__Raw data__.
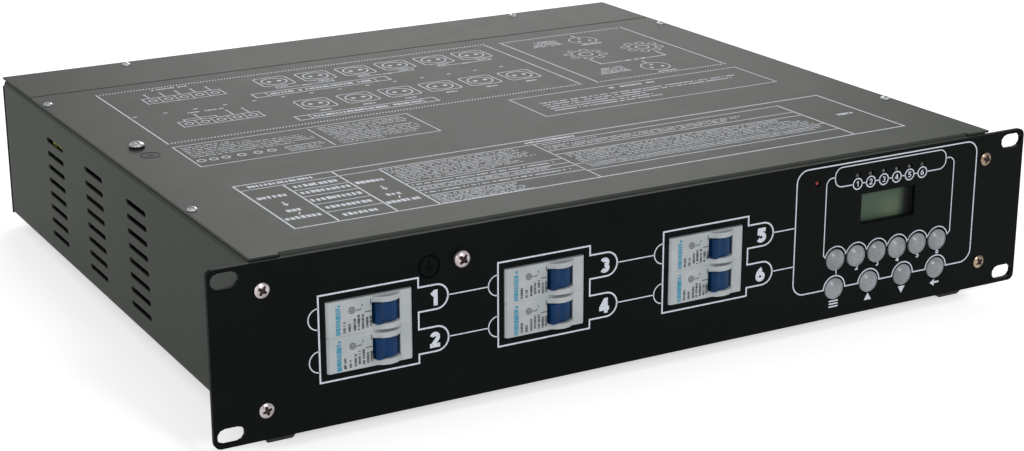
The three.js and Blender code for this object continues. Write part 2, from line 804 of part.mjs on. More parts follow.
/** Folded bracket on the tray's floor, with an upright top-hat rail for each pair of breakers. */
function breakerBracket() {
  const brimY = noseFaceY + breakerDepth - railNotchDepth + seatGap + railSheet / 2;
  const crownY = brimY - railSheet + railDepth;
  const half = railWidth / 2;
  const crownHalf = half - railBrim;
  const rails = breakerGroupPlaces.map(([x, , z]) => alongZ(foldedSheet([
    v2(x - half, brimY), v2(x - crownHalf, brimY), v2(x - crownHalf, crownY),
    v2(x + crownHalf, crownY), v2(x + crownHalf, brimY), v2(x + half, brimY),
  ], railSheet, railSheet / 2), z - railLength / 2, z + railLength / 2));
  const plateY = crownY + railSheet / 2 - joinOverlap + bracketSheet / 2;
  const foot = floorTopZ + seatGap + bracketSheet / 2;
  const section = foldedSheet([
    v2(plateY + bracketFoot, foot), v2(plateY, foot), v2(plateY, floorTopZ + bracketHeight),
  ], bracketSheet);
  const lastX = breakerGroupX + (breakerGroups - 1) * breakerGroupPitch;
  const plate = alongX(section, breakerGroupX - bracketOverhang, lastX + bracketOverhang);
  return joined(plate, ...rails);
}

// Control panel

/** Push button: a crowned cap with a stem that runs in its switch. */
function pushButton() {
  const crown = [];
  for (let i = 0; i <= crownSteps; i++) {
    const share = i / crownSteps;
    const radius = share * (buttonRadius - buttonEdge);
    crown.push([radius, -buttonCrown + (buttonCrown - buttonShoulder) * share * share]);
  }
  const back = panelThickness + capDepth;
  return turned([
    ...crown, [buttonRadius, buttonEdge], [buttonRadius, back], [stemRadius, back],
    [stemRadius, back + stemLength], [0, back + stemLength],
  ], buttonSides);
}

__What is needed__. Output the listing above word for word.

__Result for this task__.
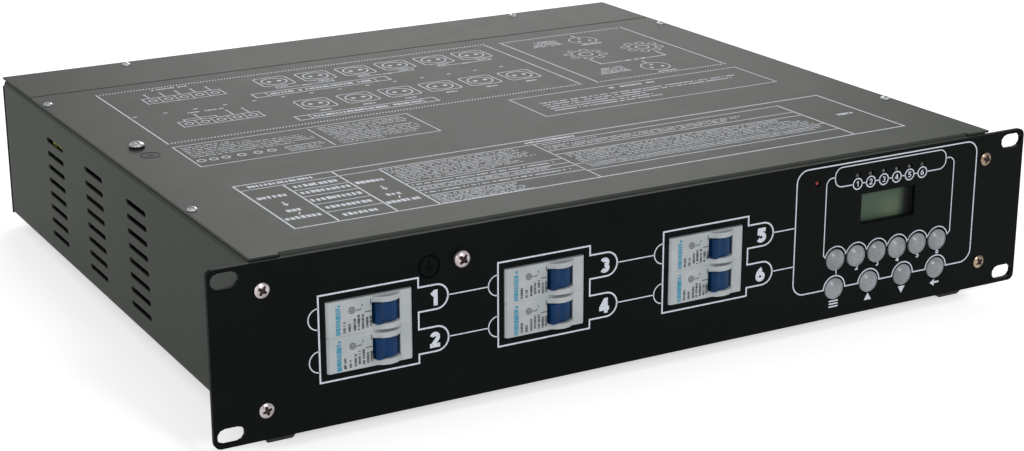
The three.js and Blender code for this object continues. Write part 2, from line 804 of part.mjs on. More parts follow.
/** Folded bracket on the tray's floor, with an upright top-hat rail for each pair of breakers. */
function breakerBracket() {
  const brimY = noseFaceY + breakerDepth - railNotchDepth + seatGap + railSheet / 2;
  const crownY = brimY - railSheet + railDepth;
  const half = railWidth / 2;
  const crownHalf = half - railBrim;
  const rails = breakerGroupPlaces.map(([x, , z]) => alongZ(foldedSheet([
    v2(x - half, brimY), v2(x - crownHalf, brimY), v2(x - crownHalf, crownY),
    v2(x + crownHalf, crownY), v2(x + crownHalf, brimY), v2(x + half, brimY),
  ], railSheet, railSheet / 2), z - railLength / 2, z + railLength / 2));
  const plateY = crownY + railSheet / 2 - joinOverlap + bracketSheet / 2;
  const foot = floorTopZ + seatGap + bracketSheet / 2;
  const section = foldedSheet([
    v2(plateY + bracketFoot, foot), v2(plateY, foot), v2(plateY, floorTopZ + bracketHeight),
  ], bracketSheet);
  const lastX = breakerGroupX + (breakerGroups - 1) * breakerGroupPitch;
  const plate = alongX(section, breakerGroupX - bracketOverhang, lastX + bracketOverhang);
  return joined(plate, ...rails);
}

// Control panel

/** Push button: a crowned cap with a stem that runs in its switch. */
function pushButton() {
  const crown = [];
  for (let i = 0; i <= crownSteps; i++) {
    const share = i / crownSteps;
    const radius = share * (buttonRadius - buttonEdge);
    crown.push([radius, -buttonCrown + (buttonCrown - buttonShoulder) * share * share]);
  }
  const back = panelThickness + capDepth;
  return turned([
    ...crown, [buttonRadius, buttonEdge], [buttonRadius, back], [stemRadius, back],
    [stemRadius, back + stemLength], [0, back + stemLength],
  ], buttonSides);
}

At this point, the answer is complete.